El tabaco

Por: Eduardo Sánchez

¡Ah cómo cuesta trabajo dejar el tabaco!

Los cigarros de tabaco son uno de esos productos que me hace recordar a diario la do­ble moral de nuestro mundo capitalista: ¡es veneno puro que mata, seguro! Diseñado de tal manera que, aunque no le fumes, solito se consume. Es tan nocivo y adictivo que no entiendo por qué permiten su venta; bueno, sí entiendo, deja miles de millones a sus vendedores; es una droga letal, legal. Y, bueno, fumarlo tiene su encanto, no lo puedo negar. Fumarlo es un minirritual tan ancestral, como la humani­dad, aunque con el tiempo, los grandes empresarios se fueron encargando de enganchar en el hábito a millones de personas en todo el mundo mediante pu­blicidad atractiva, chorros de dinero a los legisladores, pagos a las federaciones de la salud y todo lo que usted guste agre­gar, total que ahora a millones les gusta fumar, y a otros tan­tos millones ya no lo pueden hacer simplemente porque ya están muertos.



Recuerdo aquella tarde de verano a principios de los años setenta, en alguna carretera de California, cuando mi padre, quien aún estaba en sus trein­ta, emocionado por su flaman­te Galaxie 500, del año, azul cielo metálico, de dos puertas, con toldo blanco e interiores de piel, blancos, también, au­tomático, con palanca al piso, que andaba estrenando, en­cendió un cigarrillo. El olor me cautivó. Veníamos escu­chando algo de jazz clásico, de su música favorita, y solo bajó un poco su ventana eléctrica y se fue fumando su cigarrillo, y después otro. A su lado mi madre tomaba una coca cola con helado de vainilla, y dos de mis hermanas platicaban entre ellas. Yo sólo veía por la ventana cómo el sol caía. Eran tiempos en que fumar era per­mitido en donde fuera, incluso en ¡los aviones! Camiones de pasajeros, restaurantes y en todas partes.
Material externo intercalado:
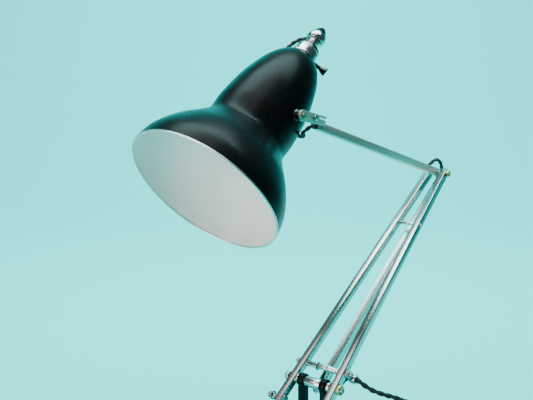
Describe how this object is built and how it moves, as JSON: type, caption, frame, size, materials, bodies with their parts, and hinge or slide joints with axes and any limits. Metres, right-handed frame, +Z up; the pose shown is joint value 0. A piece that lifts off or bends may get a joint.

Ya, después, en primero de secundaria me fumé mis pri­meros cigarros. No les encon­traba ningún chiste. Hasta mucho tiempo después enten­dí que todo gira alrededor de la adicción, y eso no tiene ningún chiste. Mis amigos y yo pen­sábamos que fumar te hacía parecer como alguien bravo, macho, de onda, rebelde, pero no era nada de eso, solo era imitar a los adultos. Creíamos que había que fumar un ciga­rro tras otro hasta acabarnos la cajetilla, pero no sabíamos ni darle el “golpe”. Luego, en otra de esas tardes de verano, aquí en Obregón, un amigo nos invitó a fumar a su casa, ase­gurando que su mamá le dio permiso que fuéramos todos los que quisiéramos ir a aspi­rar tabaco. Y así fue. Llegamos y doña Lucila había comprado un paquete de cigarros con diez cajetillas, eran unos Raleigh, y nos dijo, tengan, fúmense todos los que quieran. Nosotros, muy obedientes, ahí estábamos con un tabaco y una sonrisa en la boca.



No se detengan, sigan fu­mando, nos decía, pero para ese momento ya estábamos bien mareados y a punto de vo­mitar, entonces la señora nos comenzó a hablar de lo nocivo que era fumar.y me olvidé del tabaco por unos años. Fue en la universidad en donde me lo volví a topar; después de ahí ya no pude parar, hasta que el otro día se me subió la pre­sión arterial hasta los límites del infarto, y dejé de fumar. Mi madre a diario se fumaba una cajetilla prácticamente hasta los últimos días de su vida, casi 90 años, y se tomaba un litro de coca ella sola, pero es que no le doy el “golpe”, decía muy sonriente.



¡Ah cómo cuesta trabajo de­jar el tabaco!